**Request:** Find and copy every line in the records that includes the string "What".

**Supplied information:**
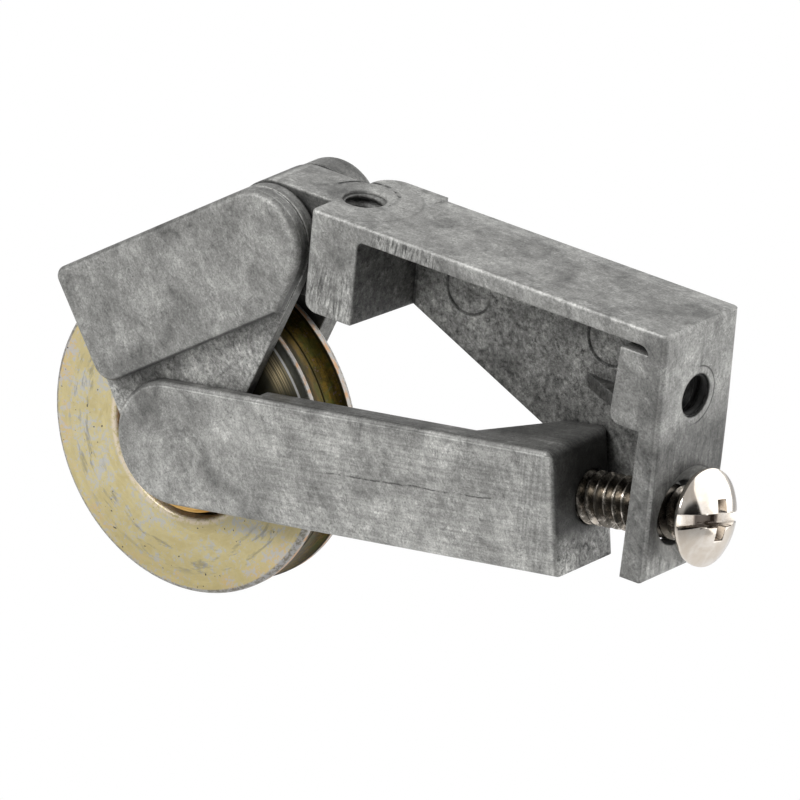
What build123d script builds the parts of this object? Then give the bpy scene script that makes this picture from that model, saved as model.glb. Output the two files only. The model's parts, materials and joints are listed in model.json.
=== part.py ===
from build123d import *
from math import atan2, cos, degrees, radians, sin, sqrt, tan
import os

# Sliding door roller: a die-cast housing, a swinging fork that carries a ball-bearing wheel,
# and a link with an adjusting screw that pulls the wheel in and out to raise the door.
#
# Frame: origin at the mouth of the tapped hole in the top face, +X along the housing to its
# end wall, +Z up. Depths are drawn from the wheel's middle plane and moved to the frame at
# the end. The open side of the housing faces -Y.

# Housing
HOUSING_LENGTH = 50.15
HOUSING_HEIGHT = 30.2
HOLE_TO_BOSS_END = 2.5
OPEN_DEPTH = 7.35
BACK_DEPTH = 7.15
TOP_THICKNESS = 2.0
BOSS_LENGTH = 6.8
BOSS_HEIGHT = 12.3
BOSS_HEEL_RADIUS = 2.0
BACK_WALL_DEPTH = 4.0
BACK_CORNER_RADIUS = 2.8
END_CORNER_RADIUS = 1.5
NEAR_CORNER_RADIUS = 0.7
END_WALL_TOP = 2.15
END_WALL_FOOT = 3.3
CAST_RADIUS = 0.8
TOP_EDGE_RADIUS = 0.5
POCKET_CORNER_RADIUS = 0.3
BACK_DRAFT = 3.8
POCKET_DRAFT = 2.5

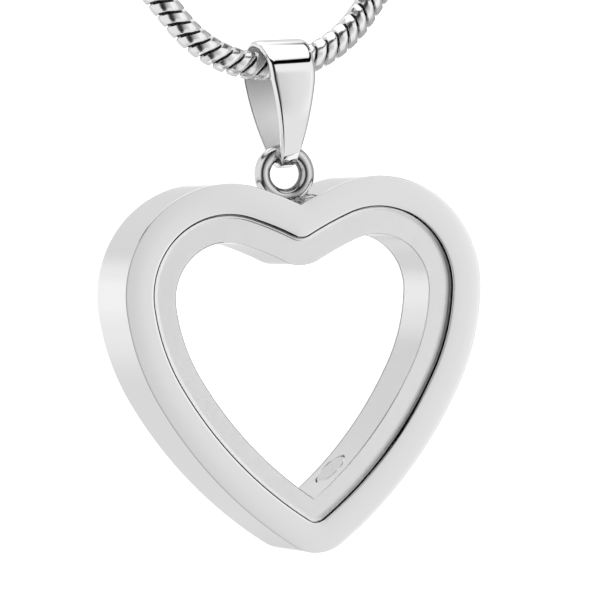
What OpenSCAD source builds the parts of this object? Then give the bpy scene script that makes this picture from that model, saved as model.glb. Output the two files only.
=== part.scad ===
// Heart-shaped keepsake pendant with two clear panes, on a tapered bail and a round snake chain.
// Millimetres. +Z is up and the heart faces -Y. The origin is at the nape, on the underside of the
// clasp, where the necklace hangs.

/* [Heart case] */
// Thickness of the case from its front face to its back face
case_t = 6.4; // [5.4:0.1:8]
// Rise of the case's edge on each side of the notch, in degrees
notch_rise = 27; // [22:1:32]
// Radius of the edge beside the notch
flank_r = 30; // [24:1:40]
// Turn of the edge beside the notch, in degrees
flank_turn = 7; // [4:1:10]
// Radius of each lobe
lobe_r = 8.8; // [7.5:0.1:11]
// Turn of each lobe, in degrees
lobe_turn = 115; // [108:1:120]
// Radius of each side below its lobe
side_r = 18.5; // [15:0.5:24]
// Turn of each side, in degrees
side_turn = 24; // [18:1:30]
// Radius of the long lower edges that meet at the tip
lower_r = 35; // [30:1:45]
// Rounding radius of the tip
tip_r = 3.6; // [3:0.1:4.2]
// Width of the polished rim around each pane
rim_w = 2.4; // [2:0.1:3]
// Width of the ledge under each pane
ledge_w = 1.95; // [1.2:0.05:2.4]
// How far the hole's heart lies below the rim's
hole_drop = 0.25; // [0:0.05:0.4]
// Rounding radius of the pane seat at the notch
seat_round = 1.3; // [0.6:0.1:2]
// Depth of the pane seat below the rim
seat_depth = 0.65; // [0.5:0.05:0.8]

/* [Panes] */
// Thickness of each clear pane
pane_t = 0.6; // [0.4:0.05:0.65]
// Gap between a pane and the wall of its seat
pane_gap = 0.08; // [0.05:0.01:0.15]
// Cement line between a pane and its ledge
pane_bed = 0.02; // [0.01:0.01:0.05]

/* [Fill screw] */
// Diameter of the threaded fill screw
screw_d = 3; // [2:0.1:3.6]
// Gap around the screw in its bore
screw_gap = 0.05; // [0.03:0.01:0.1]
// How far the screw's outer end lies below the case's edge
screw_sunk = 0.4; // [0.2:0.1:0.8]
// Direction of the screw's axis from the centre of the lower edge, in degrees
screw_angle = -48.5; // [-50:0.5:-38]
// Width of the driver slot
slot_w = 0.5; // [0.3:0.1:0.8]
// Depth of the driver slot
slot_depth = 0.7; // [0.4:0.1:1]

/* [Jump ring] */
// Radius of the ring to the middle of its wire
ring_r = 1.8; // [1.7:0.05:2.4]
// Diameter of the ring's wire
wire_d = 1.25; // [0.9:0.05:1.3]
// Depth by which the soldered ring sinks into the notch
ring_sunk = 0.25; // [0.15:0.05:0.5]
// Turn of the ring out of the heart's plane, in degrees
ring_turn = 9; // [0:1:12]

/* [Bail] */
// Height of the bail
bail_h = 10.2; // [8.5:0.1:14]
// Thickness of the bail's strip
bail_t = 0.5; // [0.4:0.05:0.8]
// Radius of the bail's rounded top, seen from the side
bail_top_r = 3.2; // [2.9:0.1:3.6]
// Radius of the bail's bulged leaves, seen from the side
bail_leaf_r = 10; // [6:0.5:14]
// Radius of the bail's foot, seen from the side
bail_foot_r = 1.8; // [1.7:0.05:2.1]
// Width of the strip at the top of the bail
bail_top_w = 4.4; // [3.6:0.1:5]
// Width of the strip at the shoulders
bail_shoulder_w = 3.7; // [2.8:0.1:3.8]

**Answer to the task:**
What build123d script builds the parts of this object? Then give the bpy scene script that makes this picture from that model, saved as model.glb. Output the two files only. The model's parts, materials and joints are listed in model.json.
What OpenSCAD source builds the parts of this object? Then give the bpy scene script that makes this picture from that model, saved as model.glb. Output the two files only.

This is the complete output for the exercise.